Before meticulously planning the Route 91 shooting, Stephen Paddock, 64, had no criminal history and minimal contact with law enforcement, according to LVMPD’s preliminary report. He’d been married and divorced, and was living with his girlfriend in Mesquite, Nevada. (She was in the Philippines at the time of the shooting.) Professionally, Paddock had worked as an accountant and in real estate.
Guns were not a novelty for him. He purchased 29 firearms between 1982 and September of 2016. But in the year before the attack, he bought nearly twice as many firearms—55 in total—along with bump stocks, ammunition, scopes and cases.
Video footage from Mandalay Bay shows that, in the week leading up to the shooting, he took multiple suitcases to his room, played poker, bought snacks and chatted with hotel staff. He also left the hotel for extended periods of time. Then, on Sunday evening, October 1, he barricaded himself in a room on the 32nd floor, broke a window and, between 10:05 and 10:16 PM, went on a shooting rampage, killing 58 people and injuring more than 700. Around 11:20 PM, a strike team breached the room and found Paddock dead from “an apparent self-inflicted gunshot wound to the head,” the report said.
It’s impossible to fully understand what drove Paddock to commit this horrific attack. “I’d rather not apply the label ‘evil,’” said Frank Ochberg, a renowned psychiatrist and pioneer in the study of trauma, and an ACIA member. “To justify applying evil, someone has to be a psychopath—they have no conscience and never did—and/or they have to be sadistic. They have to derive pleasure from inflicting pain on others. He might have been in some altered state, like he was playing a real, live video game and he’s racking up a score. That’s not a bad thing to consider.”

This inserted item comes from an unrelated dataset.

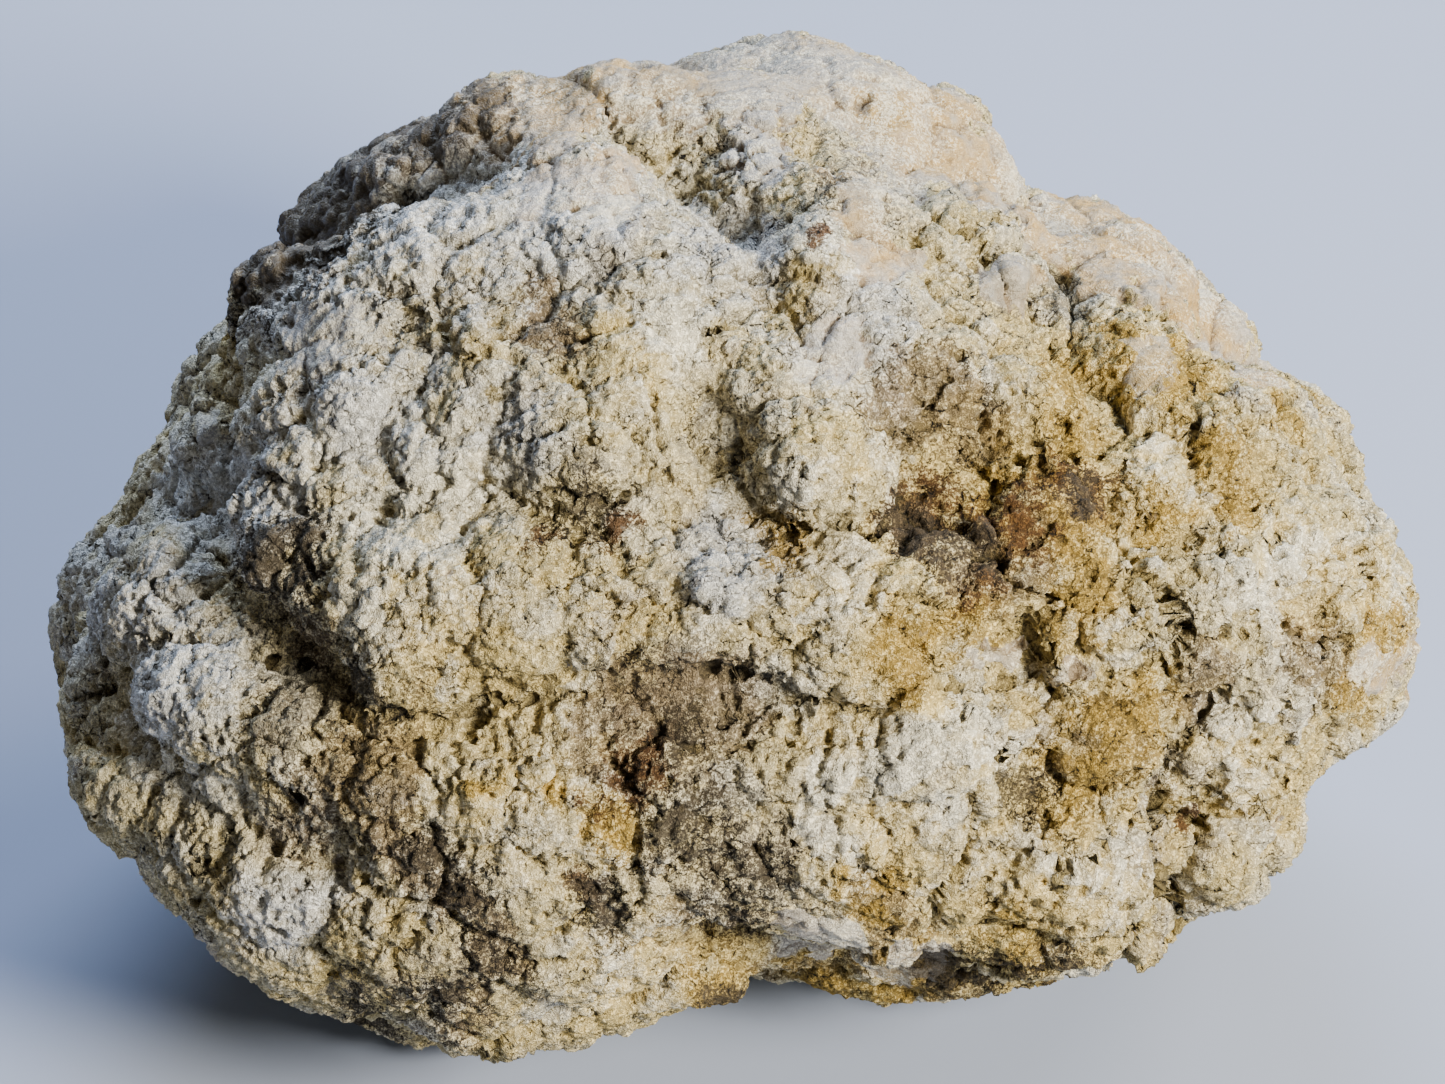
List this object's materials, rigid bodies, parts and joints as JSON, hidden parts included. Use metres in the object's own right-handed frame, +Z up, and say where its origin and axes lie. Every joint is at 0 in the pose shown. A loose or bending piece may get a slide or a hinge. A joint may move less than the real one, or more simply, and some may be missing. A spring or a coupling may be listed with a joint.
{
  "type": "geode",
  "caption": "Whole, uncut geode: a knobbly nodule of chalky cream rind with chalcedony showing on its top edge, resting on a small flat spot.",
  "frame": {"origin": "on the flat spot that the stone rests on, straight below the middle of the stone", "axes": "+Z up, +X along the stone's longest extent; the broad knobbly face looks towards -Y and up"},
  "size_m": [0.1368, 0.107, 0.0862],
  "materials": {
    "rind": "chalky, granular and matt, in cream with ochre, rust and grey patches; waxy grey and peach chalcedony along the top edge"
  },
  "bodies": {
    "root": {"geode": "rind"}
  },
  "joints": []
}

Mental illness is another variable. An infectious disease, for example, could cause symptoms of dementia, like developing delusions or fixed, false beliefs. “As you are metaphorically ‘losing your mind,’ you surround yourself with objects that have comfort and meaning to you, like thousands of rounds of ammunition and 25 guns,” Ochberg added. “All of that fills an obsessive compulsive need. Then you decide to kill people. That decision could be a combination of mental illness and alienation. Paddock becomes, in a grandiose way, homicidal and suicidal.”
Obsessive compulsive disorder—where someone performs rituals to relieve overwhelming anxiety—could be another clue. Experts pointed out that Paddock seemed to relish in planning this atrocity. “We know Paddock was taking medications for anxiety; his autopsy report is out there, and he had valium in his system. So it makes some sense he could have, over the last year of his life, had increasing anxiety as his brain was failing and an increasing need for rituals and possibly self-enhancing fantasies,” Ochberg said.
“He seemed desperate to create an experience for himself in which he could be in full charge, in which he—not the casino or other powerful institutions—could control the odds and the outcome,” said ACIA member Steven Gorelick, a professor at Hunter College with a Ph.D. in criminology and training in media studies. “Watch the videos of him at the hotel, of his brief grins as he directs the hotel personnel who are bringing the guns and ammunition to his suite. I think he really enjoyed directing this enormous logistical task.”
Experts say we may never understand Paddock’s motivation, but what we do know is that he revealed to the world a terrifying new blueprint for committing acts of terror. “Copycat crimes will be coming,” said Pierson, the former director of the Secret Service. “What makes him different than other shooters is there is no indication he intended to do this. No confiding in others has been discovered and no manifesto has been revealed.”